start RECORDS

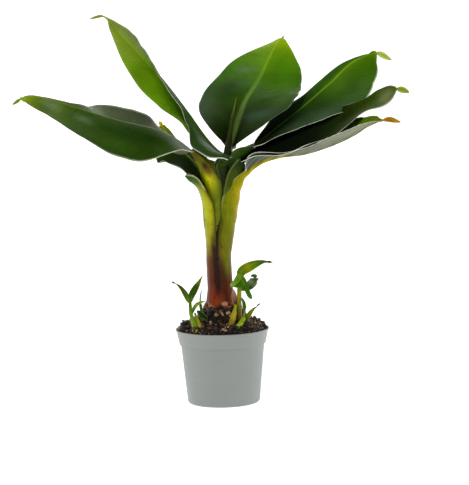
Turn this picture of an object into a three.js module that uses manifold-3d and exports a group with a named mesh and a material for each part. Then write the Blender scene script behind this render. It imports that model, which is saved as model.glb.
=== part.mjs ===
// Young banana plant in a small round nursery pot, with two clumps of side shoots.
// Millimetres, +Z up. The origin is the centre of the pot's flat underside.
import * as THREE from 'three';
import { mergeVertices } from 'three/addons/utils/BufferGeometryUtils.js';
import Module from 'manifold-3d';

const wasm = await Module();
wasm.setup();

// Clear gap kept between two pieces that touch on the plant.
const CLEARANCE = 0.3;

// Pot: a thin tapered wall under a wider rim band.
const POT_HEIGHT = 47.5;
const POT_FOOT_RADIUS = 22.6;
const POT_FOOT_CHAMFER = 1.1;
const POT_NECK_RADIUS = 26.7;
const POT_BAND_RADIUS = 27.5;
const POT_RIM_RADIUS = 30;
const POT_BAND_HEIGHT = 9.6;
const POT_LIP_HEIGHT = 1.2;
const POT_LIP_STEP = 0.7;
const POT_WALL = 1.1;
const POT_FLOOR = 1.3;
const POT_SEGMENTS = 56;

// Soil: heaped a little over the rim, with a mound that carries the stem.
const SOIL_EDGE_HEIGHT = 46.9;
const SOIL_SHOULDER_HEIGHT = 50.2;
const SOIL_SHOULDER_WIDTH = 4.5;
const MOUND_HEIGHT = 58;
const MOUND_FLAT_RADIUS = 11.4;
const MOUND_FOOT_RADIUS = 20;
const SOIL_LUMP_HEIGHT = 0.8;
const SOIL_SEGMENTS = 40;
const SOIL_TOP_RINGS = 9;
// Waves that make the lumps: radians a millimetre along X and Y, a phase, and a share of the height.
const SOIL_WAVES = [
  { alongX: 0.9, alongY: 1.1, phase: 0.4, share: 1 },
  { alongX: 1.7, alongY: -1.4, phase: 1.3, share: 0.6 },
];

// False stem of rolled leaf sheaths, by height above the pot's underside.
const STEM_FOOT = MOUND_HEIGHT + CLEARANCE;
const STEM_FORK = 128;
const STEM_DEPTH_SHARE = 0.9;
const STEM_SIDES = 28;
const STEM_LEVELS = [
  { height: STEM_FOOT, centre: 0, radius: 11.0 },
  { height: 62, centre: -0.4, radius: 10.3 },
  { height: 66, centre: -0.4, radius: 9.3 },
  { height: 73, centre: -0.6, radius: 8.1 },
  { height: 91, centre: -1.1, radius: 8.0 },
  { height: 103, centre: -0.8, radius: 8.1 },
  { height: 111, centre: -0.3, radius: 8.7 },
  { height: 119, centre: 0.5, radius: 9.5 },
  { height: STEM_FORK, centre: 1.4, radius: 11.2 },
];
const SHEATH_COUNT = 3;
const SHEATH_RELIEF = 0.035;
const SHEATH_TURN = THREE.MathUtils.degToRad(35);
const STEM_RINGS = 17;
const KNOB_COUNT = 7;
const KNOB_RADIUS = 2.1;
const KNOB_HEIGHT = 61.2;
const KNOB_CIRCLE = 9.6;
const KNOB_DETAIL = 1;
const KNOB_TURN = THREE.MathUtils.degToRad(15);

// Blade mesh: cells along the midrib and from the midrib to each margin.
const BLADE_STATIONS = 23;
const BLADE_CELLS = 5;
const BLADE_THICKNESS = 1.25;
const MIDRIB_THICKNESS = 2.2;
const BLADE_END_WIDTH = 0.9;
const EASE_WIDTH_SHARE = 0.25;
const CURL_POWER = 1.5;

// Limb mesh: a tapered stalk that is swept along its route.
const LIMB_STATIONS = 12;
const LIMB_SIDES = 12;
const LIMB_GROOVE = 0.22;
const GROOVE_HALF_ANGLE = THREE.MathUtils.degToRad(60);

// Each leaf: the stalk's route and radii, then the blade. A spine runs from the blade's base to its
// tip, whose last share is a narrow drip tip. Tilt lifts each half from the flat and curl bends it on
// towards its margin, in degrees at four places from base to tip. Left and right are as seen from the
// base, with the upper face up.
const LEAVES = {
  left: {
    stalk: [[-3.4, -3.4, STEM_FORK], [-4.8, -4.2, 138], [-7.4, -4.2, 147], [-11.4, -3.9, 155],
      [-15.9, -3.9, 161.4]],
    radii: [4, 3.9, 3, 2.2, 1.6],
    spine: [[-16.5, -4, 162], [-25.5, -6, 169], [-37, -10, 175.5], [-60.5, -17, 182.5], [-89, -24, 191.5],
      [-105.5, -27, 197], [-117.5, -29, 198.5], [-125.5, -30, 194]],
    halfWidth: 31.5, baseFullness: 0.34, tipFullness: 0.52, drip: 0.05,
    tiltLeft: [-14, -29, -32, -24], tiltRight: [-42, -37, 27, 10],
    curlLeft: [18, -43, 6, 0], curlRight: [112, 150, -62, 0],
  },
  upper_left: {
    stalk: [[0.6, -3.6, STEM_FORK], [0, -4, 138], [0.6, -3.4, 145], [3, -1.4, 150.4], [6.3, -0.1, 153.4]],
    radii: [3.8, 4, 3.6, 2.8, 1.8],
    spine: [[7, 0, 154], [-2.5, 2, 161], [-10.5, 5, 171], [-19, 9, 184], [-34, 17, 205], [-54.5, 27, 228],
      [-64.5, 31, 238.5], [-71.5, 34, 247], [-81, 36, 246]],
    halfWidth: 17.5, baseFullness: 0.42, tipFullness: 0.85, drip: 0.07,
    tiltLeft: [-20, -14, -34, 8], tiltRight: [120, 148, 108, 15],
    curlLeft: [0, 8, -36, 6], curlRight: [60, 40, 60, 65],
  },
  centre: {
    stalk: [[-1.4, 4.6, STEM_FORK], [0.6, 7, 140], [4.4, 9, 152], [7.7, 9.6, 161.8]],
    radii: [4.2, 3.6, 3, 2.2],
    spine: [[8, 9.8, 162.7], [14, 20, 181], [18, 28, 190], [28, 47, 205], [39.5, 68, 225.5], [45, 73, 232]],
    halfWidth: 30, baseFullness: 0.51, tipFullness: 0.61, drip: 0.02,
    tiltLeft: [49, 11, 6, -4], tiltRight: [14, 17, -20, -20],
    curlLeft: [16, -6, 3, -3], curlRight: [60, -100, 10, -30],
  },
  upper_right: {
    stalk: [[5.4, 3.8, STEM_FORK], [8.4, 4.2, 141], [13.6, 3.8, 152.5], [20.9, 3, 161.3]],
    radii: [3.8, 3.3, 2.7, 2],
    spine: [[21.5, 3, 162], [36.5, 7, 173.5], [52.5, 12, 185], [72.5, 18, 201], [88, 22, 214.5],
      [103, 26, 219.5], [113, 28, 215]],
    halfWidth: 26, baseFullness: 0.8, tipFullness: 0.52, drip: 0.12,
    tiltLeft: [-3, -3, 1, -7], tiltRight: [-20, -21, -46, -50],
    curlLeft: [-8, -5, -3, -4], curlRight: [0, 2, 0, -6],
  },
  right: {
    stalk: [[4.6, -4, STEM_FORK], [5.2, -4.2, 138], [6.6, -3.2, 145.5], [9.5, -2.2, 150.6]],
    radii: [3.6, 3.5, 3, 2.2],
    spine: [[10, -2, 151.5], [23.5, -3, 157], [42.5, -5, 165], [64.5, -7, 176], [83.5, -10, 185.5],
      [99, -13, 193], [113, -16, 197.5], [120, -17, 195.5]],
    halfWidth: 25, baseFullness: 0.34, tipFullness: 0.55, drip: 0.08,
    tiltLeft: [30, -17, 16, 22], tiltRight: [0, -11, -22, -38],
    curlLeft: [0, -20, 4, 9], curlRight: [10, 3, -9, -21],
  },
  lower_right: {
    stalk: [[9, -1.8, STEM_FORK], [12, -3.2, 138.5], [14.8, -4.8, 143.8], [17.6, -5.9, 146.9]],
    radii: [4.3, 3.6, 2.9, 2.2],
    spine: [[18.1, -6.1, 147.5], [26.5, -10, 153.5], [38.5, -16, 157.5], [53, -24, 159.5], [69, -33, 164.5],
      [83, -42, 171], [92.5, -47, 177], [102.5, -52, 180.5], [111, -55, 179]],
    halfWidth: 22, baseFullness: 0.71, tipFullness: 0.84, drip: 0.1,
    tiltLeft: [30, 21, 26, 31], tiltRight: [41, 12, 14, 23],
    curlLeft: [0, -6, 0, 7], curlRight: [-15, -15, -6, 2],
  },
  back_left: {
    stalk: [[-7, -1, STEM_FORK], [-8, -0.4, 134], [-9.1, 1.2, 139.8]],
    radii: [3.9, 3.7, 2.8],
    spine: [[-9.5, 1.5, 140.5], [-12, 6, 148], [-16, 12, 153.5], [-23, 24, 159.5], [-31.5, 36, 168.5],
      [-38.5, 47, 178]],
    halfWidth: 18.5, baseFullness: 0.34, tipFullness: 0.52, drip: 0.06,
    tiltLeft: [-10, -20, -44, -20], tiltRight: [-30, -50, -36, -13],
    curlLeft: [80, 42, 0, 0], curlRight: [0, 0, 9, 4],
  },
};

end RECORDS
start RECORDS

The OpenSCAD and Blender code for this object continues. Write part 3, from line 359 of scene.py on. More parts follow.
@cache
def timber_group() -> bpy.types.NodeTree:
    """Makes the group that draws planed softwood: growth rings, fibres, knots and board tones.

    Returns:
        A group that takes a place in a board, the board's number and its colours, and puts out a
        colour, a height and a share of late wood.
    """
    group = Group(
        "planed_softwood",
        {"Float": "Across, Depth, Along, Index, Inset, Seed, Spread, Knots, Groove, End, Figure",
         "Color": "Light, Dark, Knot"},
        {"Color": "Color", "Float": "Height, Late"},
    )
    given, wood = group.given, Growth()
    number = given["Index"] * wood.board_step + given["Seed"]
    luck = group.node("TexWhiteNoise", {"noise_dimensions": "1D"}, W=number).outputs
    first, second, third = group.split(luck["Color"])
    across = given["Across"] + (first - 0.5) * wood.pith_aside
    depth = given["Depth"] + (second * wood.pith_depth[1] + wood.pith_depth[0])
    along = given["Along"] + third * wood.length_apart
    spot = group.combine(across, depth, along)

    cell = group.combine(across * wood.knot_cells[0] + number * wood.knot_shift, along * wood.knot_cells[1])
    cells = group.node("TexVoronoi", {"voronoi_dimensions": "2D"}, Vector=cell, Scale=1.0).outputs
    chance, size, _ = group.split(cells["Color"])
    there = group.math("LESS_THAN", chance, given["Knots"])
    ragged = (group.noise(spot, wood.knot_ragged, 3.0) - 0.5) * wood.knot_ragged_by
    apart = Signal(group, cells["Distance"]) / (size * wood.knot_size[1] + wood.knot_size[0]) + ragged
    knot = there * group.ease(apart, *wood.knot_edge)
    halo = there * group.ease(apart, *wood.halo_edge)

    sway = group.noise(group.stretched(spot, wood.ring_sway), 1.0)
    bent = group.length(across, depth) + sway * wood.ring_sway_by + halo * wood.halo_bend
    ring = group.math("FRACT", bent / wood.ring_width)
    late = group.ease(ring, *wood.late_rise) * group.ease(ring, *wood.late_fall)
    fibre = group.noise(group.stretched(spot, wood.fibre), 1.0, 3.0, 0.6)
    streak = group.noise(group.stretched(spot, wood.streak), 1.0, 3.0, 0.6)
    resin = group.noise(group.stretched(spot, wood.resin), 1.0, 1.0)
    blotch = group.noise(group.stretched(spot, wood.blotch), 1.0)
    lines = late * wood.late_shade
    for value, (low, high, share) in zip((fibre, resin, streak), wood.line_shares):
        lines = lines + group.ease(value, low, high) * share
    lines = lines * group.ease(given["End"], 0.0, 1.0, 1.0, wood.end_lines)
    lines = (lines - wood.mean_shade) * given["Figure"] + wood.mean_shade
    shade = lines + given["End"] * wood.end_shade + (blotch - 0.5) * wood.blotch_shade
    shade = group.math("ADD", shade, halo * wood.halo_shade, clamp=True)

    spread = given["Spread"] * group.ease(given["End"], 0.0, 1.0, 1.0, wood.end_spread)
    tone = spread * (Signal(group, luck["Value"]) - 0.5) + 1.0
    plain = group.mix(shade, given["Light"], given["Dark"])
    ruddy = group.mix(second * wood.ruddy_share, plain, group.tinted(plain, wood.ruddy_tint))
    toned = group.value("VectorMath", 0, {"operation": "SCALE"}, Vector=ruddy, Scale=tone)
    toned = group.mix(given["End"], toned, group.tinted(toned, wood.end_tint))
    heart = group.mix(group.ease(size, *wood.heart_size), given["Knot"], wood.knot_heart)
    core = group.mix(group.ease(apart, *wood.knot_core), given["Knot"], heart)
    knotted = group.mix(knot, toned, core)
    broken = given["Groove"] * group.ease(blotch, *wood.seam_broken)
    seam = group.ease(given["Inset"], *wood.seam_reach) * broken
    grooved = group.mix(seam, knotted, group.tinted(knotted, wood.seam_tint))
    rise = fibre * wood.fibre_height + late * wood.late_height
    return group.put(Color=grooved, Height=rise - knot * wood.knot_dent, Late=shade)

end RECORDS

» **WHAT THE TASK ASKS**
What is wanted is an exact copy of the lines from the line containing "Turn this picture" to the line containing "const CLEARANCE = 0.3;", both lines included, and of no other line.

» **EXERCISE RESULT**
Turn this picture of an object into a three.js module that uses manifold-3d and exports a group with a named mesh and a material for each part. Then write the Blender scene script behind this render. It imports that model, which is saved as model.glb.
=== part.mjs ===
// Young banana plant in a small round nursery pot, with two clumps of side shoots.
// Millimetres, +Z up. The origin is the centre of the pot's flat underside.
import * as THREE from 'three';
import { mergeVertices } from 'three/addons/utils/BufferGeometryUtils.js';
import Module from 'manifold-3d';

const wasm = await Module();
wasm.setup();

// Clear gap kept between two pieces that touch on the plant.
const CLEARANCE = 0.3;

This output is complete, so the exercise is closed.